Art se encontraba cruzando el jardín delantero de mi casa cuando
Feliz
salió de su escondite, bajo uno de los setos. En ese primer momento crucial Art fue consciente de que no podría escapar del perro corriendo y de que si lo intentaba acabaría lleno de pinchazos mortales, así que en lugar de eso saltó a la ranchera y una vez dentro cerró la puerta.

Las ventanas eran automáticas, no había manera de bajarlas y cada vez que intentaba abrir una puerta,
Feliz
trataba de meter el hocico y morderle. Fuera hacía veinte grados y dentro del coche más de treinta y Art vio desesperado cómo
Feliz
se tumbaba en la hierba junto a la ranchera a esperar a que saliera.

Así que Art siguió allí sentado mientras desde la distancia llegaba el ronroneo de las cortadoras de césped. Pasaban las horas y Art empezaba a marchitarse, a sentirse enfermo y aturdido. Su piel de plástico se pegaba a los asientos.

«Entonces llegaste tú y me salvaste la vida».

Pero la vista se me nublaba y mojé su nota con mis lágrimas. No había llegado a tiempo. En absoluto.

Art nunca volvió a ser el mismo. Su piel se quedó de un color amarillo vaporoso y le resultaba difícil mantenerse hinchado. Sus padres lo inflaban y durante un rato estaba bien, el cuerpo henchido de oxígeno, pero pronto volvía a quedarse flácido y sin fuerzas. Tras echarle un vistazo, su médico recomendó a sus padres que no pospusieran el viaje a Disneylandia.

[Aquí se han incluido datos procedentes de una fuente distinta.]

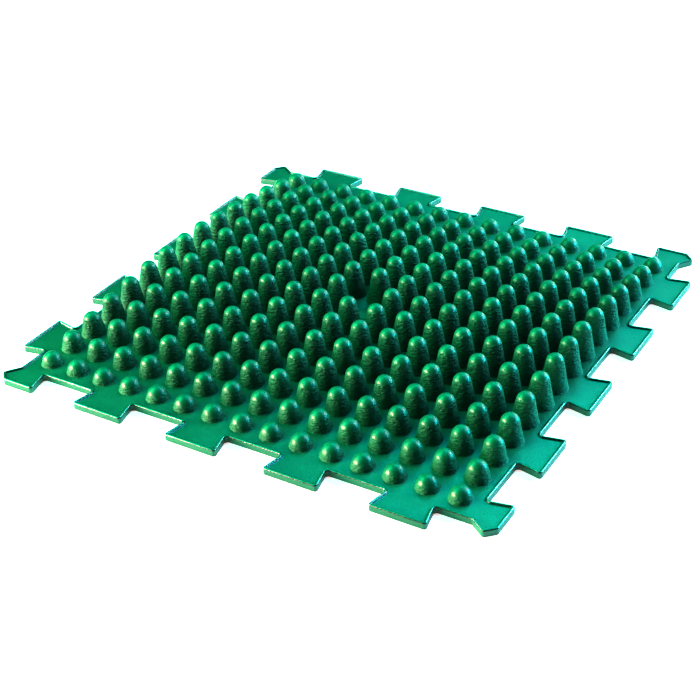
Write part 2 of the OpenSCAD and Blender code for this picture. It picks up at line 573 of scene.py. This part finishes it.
def grown(name, tree, values):
    """The geometry that a tree makes from these named values, as a plain mesh."""
    seedling = bpy.data.objects.new(name, bpy.data.meshes.new(name))
    bpy.context.scene.collection.objects.link(seedling)
    modifier = seedling.modifiers.new("Grow", "NODES")
    modifier.node_group = tree
    sockets = {item.name: item.identifier for item in tree.interface.items_tree}
    for label, value in values.items():
        modifier[sockets[label]] = value
    graph = bpy.context.evaluated_depsgraph_get()
    mesh = bpy.data.meshes.new_from_object(seedling.evaluated_get(graph), depsgraph=graph)
    seedling.modifiers.remove(modifier)
    bpy.data.objects.remove(seedling)
    mesh.name = name
    return mesh


def build_stud_row(row, tree, studs, plastic):
    """One row of studs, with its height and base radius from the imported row."""
    low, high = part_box(f"stud_row_{row:02d}")
    base = (high.y - low.y) / 2
    middle_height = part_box(f"stud_row_{MIDDLE_ROW:02d}")[1].z
    edge_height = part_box("stud_row_01")[1].z
    rise = (high.z - edge_height) / (middle_height - edge_height)
    values = {
        "Count": ROWS, "Left Out": MIDDLE_ROW - 1 if row == MIDDLE_ROW else -1,
        "Segments": studs.segments, "Seed": row,
        "Start": (low.x + base, (low.y + high.y) / 2, SHEET.z),
        "Pitch": (high.x - low.x - 2 * base) / (ROWS - 1),
        "Height": high.z - SHEET.z, "Base Radius": base,
        "Tip Radius": studs.edge_tip_radius
        + (studs.middle_tip_radius - studs.edge_tip_radius) * rise,
        "Fillet": studs.fillet, "Unevenness": studs.unevenness, "Material": plastic,
    }
    name = f"studs_row_{row:02d}"
    return new_piece(name, grown(name, tree, values))


# ---------------------------------------------------------------- centre pad

PAD_SEGMENTS = 48
PAD_EDGE_SHARE = 0.8
PAD_RINGS = (0.9, 0.75, 0.6, 0.45, 0.3, 0.15)
PAD_LUMP_SIZE = 0.9 * MM
PAD_LUMP_DEPTH = 0.12 * MM
PAD_DIMPLE = 0.05 * MM


def build_pad(finish):
    """The low round pad with a coarse cast face and a rounded edge."""
    low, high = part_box("centre_pad")
    radius = high.x
    edge = (high.z - low.z) * PAD_EDGE_SHARE
    profile = [(radius, low.z - SUNK), (radius, high.z - edge)]
    profile += [(radius - edge * (1 - math.cos(a)), high.z - edge * (1 - math.sin(a)))
                for a in (math.radians(30), math.radians(60), math.radians(90))]
    profile += [((radius - edge) * share, high.z) for share in PAD_RINGS]
    mesh = bpy.data.meshes.new("centre_pad_face")
    work = bmesh.new()
    rings = []
    for r, z in profile:
        ring = []
        for i in range(PAD_SEGMENTS):
            a = math.tau * i / PAD_SEGMENTS
            x, y = r * math.cos(a), r * math.sin(a)
            grain = noise.noise(Vector((x, y, 0)) / PAD_LUMP_SIZE) - 0.4 if r < radius - edge else 0
            ring.append(work.verts.new((x, y, z + min(grain, 0) * PAD_LUMP_DEPTH)))
        rings.append(ring)
    for outer, inner in zip(rings, rings[1:]):
        for i in range(PAD_SEGMENTS):
            work.faces.new((outer[i - 1], outer[i], inner[i], inner[i - 1]))
    top = work.verts.new((0, 0, high.z - PAD_DIMPLE))
    for i in range(PAD_SEGMENTS):
        work.faces.new((rings[-1][i - 1], rings[-1][i], top))
    work.faces.new(reversed(rings[0]))
    for face in work.faces:
        face.smooth = True
    work.to_mesh(mesh)
    work.free()
    mesh.materials.append(pad_plastic(finish))
    return new_piece("centre_pad_face", mesh)


def new_piece(name, mesh):
    piece = bpy.data.objects.new(name, mesh)
    bpy.context.scene.collection.objects.link(piece)
    return piece


# ---------------------------------------------------------------- stage

FLOOR_REACH = 4.0
SENSOR_WIDTH = 36

# Name, azimuth and elevation in degrees, distance, width and height in metres, watts, colour.
# Warm light comes from the left and the front, and cool light from the right and behind.
SOFTBOXES = (
    ("warm_key", -49, 9, 1.2, 0.8, 0.34, 62, (1.0, 0.56, 0.5)),
    ("low_front", -34, 6, 1.0, 0.7, 0.14, 4, (1.0, 0.85, 0.5)),
    ("front_left_fill", -50, 36, 1.2, 0.9, 0.7, 13, (0.0, 1.0, 0.56)),
    ("left_fill", -72, 50, 0.75, 0.5, 0.5, 7.4, (0.0, 1.0, 0.72)),
    ("cool_key", 143, 32, 1.2, 0.35, 0.3, 11, (1.0, 0.85, 0.85)),
    ("cool_back", 172, 10, 1.2, 0.36, 0.26, 5, (0.9, 0.95, 1.0)),
    ("cool_right", 128, 14, 0.9, 0.5, 0.3, 16.5, (0.03, 0.78, 1.0)),
    ("right_fill", 120, 50, 0.6, 0.4, 0.4, 2.0, (0.0, 0.5, 1.0)),
    ("back_fill", 185, 52, 1.2, 0.8, 0.8, 15.5, (0.0, 0.92, 0.92)),
)


def direction(azimuth, elevation):
    """Unit vector towards a point; azimuth 0 is the front and grows to the right."""
    flat = math.cos(elevation)
    return Vector((math.sin(azimuth) * flat, -math.cos(azimuth) * flat, math.sin(elevation)))


def aim_at(thing, place, target, roll=0.0):
    thing.location = place
    facing = (Vector(target) - Vector(place)).to_track_quat("-Z", "Y")
    thing.rotation_mode = "QUATERNION"
    thing.rotation_quaternion = facing @ Quaternion((0, 0, 1), -roll)


def add_softbox(name, azimuth, elevation, distance, width, height, watts, colour):
    lamp = bpy.data.lights.new(name, "AREA")
    lamp.shape = "RECTANGLE"
    lamp.size, lamp.size_y = width, height
    lamp.energy = watts
    lamp.color = colour
    box = bpy.data.objects.new(name, lamp)
    bpy.context.scene.collection.objects.link(box)
    place = direction(math.radians(azimuth), math.radians(elevation)) * distance
    aim_at(box, place, (0, 0, 0))


def add_floor(stage):
    material = bpy.data.materials.new("pale_floor")
    material.use_nodes = True
    shader = material.node_tree.nodes["Principled BSDF"]
    shader.inputs["Base Color"].default_value = (0.9, 0.82, 0.82, 1)
    shader.inputs["Roughness"].default_value = 0.8
    shader.inputs["Specular IOR Level"].default_value = 0.1
    shader.inputs["Emission Color"].default_value = (1.0, 0.84, 0.84, 1)
    shader.inputs["Emission Strength"].default_value = stage.floor_glow
    corners = [(*turned((-FLOOR_REACH, -FLOOR_REACH), quarters), 0) for quarters in range(4)]
    mesh = bpy.data.meshes.new("floor")
    mesh.from_pydata(corners, [], [(0, 1, 2, 3)])
    mesh.materials.append(material)
    floor = new_piece("floor", mesh)


def add_camera(stage):
    data = bpy.data.cameras.new("camera")
    data.lens = stage.focal_length
    data.sensor_width = SENSOR_WIDTH
    data.clip_start, data.clip_end = 0.01, 50
    camera = bpy.data.objects.new("camera", data)
    bpy.context.scene.collection.objects.link(camera)
    back = direction(stage.azimuth, stage.elevation)
    aim = Vector(stage.aim)
    aim_at(camera, aim + back * stage.distance, aim, stage.roll)
    bpy.context.scene.camera = camera


# ---------------------------------------------------------------- operators

class MATTILE_OT_skin(bpy.types.Operator):
    """Build the sheet, its tabs and its edge bead as one skin"""

    bl_idname = "mattile.skin"
    bl_label = "Build Skin"

    def execute(self, context):
        scene = context.scene
        skin = build_skin(scene.mattile_skin, scene.mattile_finish)
        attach(skin, "root")
        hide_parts("base_sheet", "edge_bead", *CORNERS,
                    *(f"{side}_tab_{k}" for side in SIDES for k in range(1, TABS_PER_SIDE + 1)))
        return {"FINISHED"}


class MATTILE_OT_studs(bpy.types.Operator):
    """Grow every row of studs on the sheet"""

    bl_idname = "mattile.studs"
    bl_label = "Grow Studs"

    def execute(self, context):
        tree = stud_row_tree()
        plastic = stud_plastic(context.scene.mattile_finish)
        for row in range(1, ROWS + 1):
            studs = build_stud_row(row, tree, context.scene.mattile_studs, plastic)
            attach(studs, "root")
            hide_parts(f"stud_row_{row:02d}")
        return {"FINISHED"}


class MATTILE_OT_pad(bpy.types.Operator):
    """Build the pad in place of the middle stud"""

    bl_idname = "mattile.pad"
    bl_label = "Build Centre Pad"

    def execute(self, context):
        pad = build_pad(context.scene.mattile_finish)
        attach(pad, "root")
        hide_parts("centre_pad")
        return {"FINISHED"}


class MATTILE_OT_stage(bpy.types.Operator):
    """Set the floor, the lights and the camera"""

    bl_idname = "mattile.stage"
    bl_label = "Set Stage"

    def execute(self, context):
        stage = context.scene.mattile_stage
        view = context.scene.view_settings
        view.view_transform = "Standard"
        view.gamma = 1 / stage.contrast
        add_floor(stage)
        for *place_and_size, watts, colour in SOFTBOXES:
            add_softbox(*place_and_size, watts * stage.power, colour)
        add_camera(stage)
        return {"FINISHED"}


class MATTILE_PT_panel(bpy.types.Panel):
    """Mat tile sizes, finish and stage"""

    bl_idname = "MATTILE_PT_panel"
    bl_label = "Mat Tile"
    bl_space_type = "VIEW_3D"
    bl_region_type = "UI"
    bl_category = "Mat Tile"

    def draw(self, context):
        scene = context.scene
        groups = (scene.mattile_skin, scene.mattile_studs, scene.mattile_finish,
                  scene.mattile_stage)
        for group in groups:
            box = self.layout.box()
            for name in group.__annotations__:
                box.prop(group, name)
        for operator in OPERATORS:
            self.layout.operator(operator.bl_idname)


GROUPS = {
    "mattile_skin": MatTileSkin,
    "mattile_studs": MatTileStuds,
    "mattile_finish": MatTileFinish,
    "mattile_stage": MatTileStage,
}
OPERATORS = (MATTILE_OT_skin, MATTILE_OT_studs, MATTILE_OT_pad, MATTILE_OT_stage)


def register():
    for cls in (*GROUPS.values(), *OPERATORS, MATTILE_PT_panel):
        bpy.utils.register_class(cls)
    for name, group in GROUPS.items():
        setattr(bpy.types.Scene, name, PointerProperty(type=group))


def unregister():
    for name in GROUPS:
        delattr(bpy.types.Scene, name)
    for cls in reversed((*GROUPS.values(), *OPERATORS, MATTILE_PT_panel)):
        bpy.utils.unregister_class(cls)


def main():
    register()
    bpy.ops.mattile.skin()
    bpy.ops.mattile.studs()
    bpy.ops.mattile.pad()
    bpy.ops.mattile.stage()


if __name__ == "__main__":
    main()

Yo tampoco era el mismo. Me sentía desgraciado, perdí el apetito, me dolía el estómago y pasaba las horas triste y meditabundo.

—Cambia esa cara de una vez —me dijo mi padre una noche mientras cenábamos—. La vida sigue. Ponte las pilas.

Era lo que estaba haciendo. Sabía perfectamente que la puerta de la perrera no se abría sola, así que pinché todas las ruedas de la ranchera y dejé mi navaja clavada en una de ellas para que mi padre no tuviera dudas acerca de quién había sido. Llamó a la policía e hizo que me arrestaran. Los agentes me hicieron subir a su furgón, me dieron una charla y luego me dijeron que me llevarían de vuelta a casa si «me comprometía a obedecer las normas». Al día siguiente encerré a
Feliz
en la ranchera y se cagó en el asiento del conductor. Por su parte, mi padre cogió todos los libros que Art me había recomendado, el de Bernard Malamud, el de Ray Bradbury, el de Isaac Bashevis Singer, y los quemó en la barbacoa del jardín.